February 2016 Church & State - February 2016

Government’s God: Scalia And The Fraud Of ‘Ceremonial Deism’

  AU admin

U.S. Supreme Court Justice Antonin Scalia believes that nothing in the Constitution prevents the government from endorsing and promoting religion – as long as it’s not too specific.

Addressing a crowd at a Catholic high school in Louisiana last month, Scalia asserted that the Constitution does not require the government to be neutral between religion and non-religion.

“To tell you the truth, there is no place for that in our constitutional tradition,” Scalia opined. “Where did that come from? To be sure, you can’t favor one denomination over another but can’t favor religion over non-religion?”

Scalia added that there is “nothing wrong” with ceremonial endorsements of religion by government officials. He asserted that our nation must honor God because God has treated the United States well.

“God has been very good to us,” Scalia remarked. “That we won the revolution was extraordinary. The Battle of Midway was extraordinary. I think one of the reasons God has been good to us is that we have done him honor. Unlike the other countries of the world that do not even invoke his name, we do him honor. In presidential addresses, in Thanksgiving proclamations and in many other ways. There is nothing wrong with that, and do not let anybody tell you that there is anything wrong with that.” He expressed concern that the courts were trying to “cram” secularism “down the throats of an American people.”

For all of his talk about the Constitution, Scalia’s speech lacked one thing: quotes from passages in that document that would support his view. He was unable to quote them because there aren’t any.

The Constitution is a secular document. It does not appeal to any deity and, despite what many Americans may believe, it fails to single out Christianity for special treatment.

The ceremonial references that Scalia so prizes are mostly of recent vintage. The United States lacked an official motto during most of its existence, although E Pluribus Unum (“Out of Many, One”) served that function unofficially. In the 1950s, Congress got the bright idea to create an official motto and settled on “In God We Trust” as a slap at the “godless communists” who then ruled our arch-nemesis the Soviet Union.

It was around the same time that the words “under God” were slipped into the Pledge of Allegiance. The original pledge, as drafted by Francis Bellamy (who, by the way, was a socialist!) in 1892, didn’t contain the phrase.

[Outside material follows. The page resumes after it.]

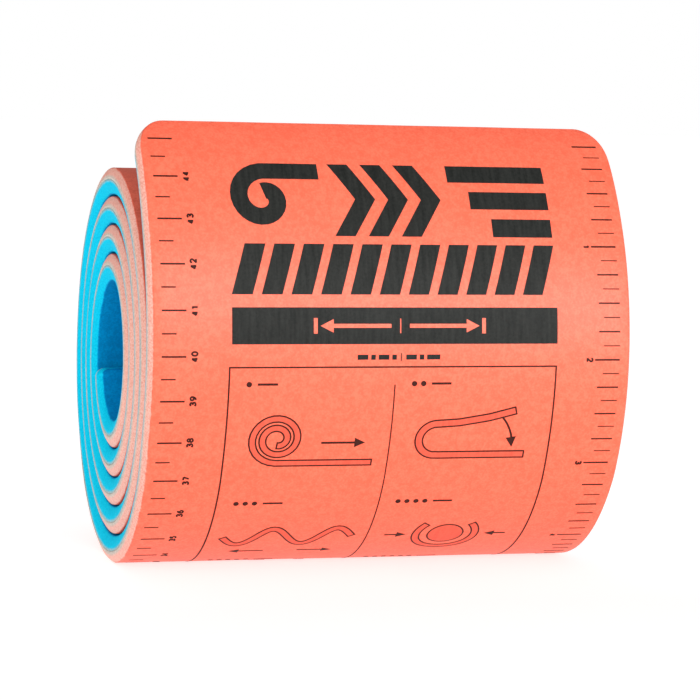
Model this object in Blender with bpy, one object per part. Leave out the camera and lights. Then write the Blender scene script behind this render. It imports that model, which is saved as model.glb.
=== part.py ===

Courts haven’t taken challenges to these practices very seriously. They tend to label them examples of “civil religion” or “ceremonial deism” and let it go at that. The thinking seems to be that yes, we’re not allowed to establish any religion by law – unless it’s a pseudo-faith that no one takes too seriously and is watered down to the point that almost no one is offended.

Perhaps that made some sense in 1956. It makes none in 2016. Plenty of people these days are offended by civil religion – and they’re not all non-believers. Believers who yearn for an authentic faith know why a one-size-fits-all god who can be downsized so as to fit on a nickel isn’t worthy of anyone’s worship.

The empty rituals and formulaic expressions of piety found in a mayor’s official prayer day proclamation apparently mean a lot to Scalia. They are, he argues, a way of honoring God, and in turn this Supreme Being, pleased at our city hall supplications, will bestow a benevolent hand of protection upon our nation.

The theology is shaky at best – some would argue a bit childish. Regardless, Scalia’s generic, government-approved god is not something the founders conceived of. It is a much later invention. The irony is that Scalia, who insists that he is a constitutional “originalist” who sees nothing in the document beyond its words on parchment, has grafted this imaginary concept onto our founding charter.

Scalia was appointed to the bench by President Ronald W. Reagan in 1986. He is the longest-serving justice on the current court. For many years, he was perpetually writing dissents when it came to church-state cases. Just one year after joining the high court, for example, Scalia angrily denounced a ruling striking down a Louisiana law requiring “balanced treatment” between evolution and creationism in the state’s public schools.

Back then, Scalia could find only one other justice, William H. Rehnquist, to agree with him. These days, sadly, Scalia has more allies on the court and is often joining majority opinions, not penning dissents.

Although he looks vigorous and is just as sarcastic as ever during high court oral arguments, Scalia is not likely to put in another 10 years on the job. Scalia, along with several other justices, is approaching or past 80. The eventual retirement of these justices will shift the court in a profound way. The man or woman sitting in the White House will determine the direction of that shift.

If the shift is toward what the founders intended, secular government and state neutrality on matters of theology, the day may come when our nation’s highest court finally acknowledges that government endorsement of generic, watered-down religiosity honors neither church nor state and consigns it to the dustbin of history.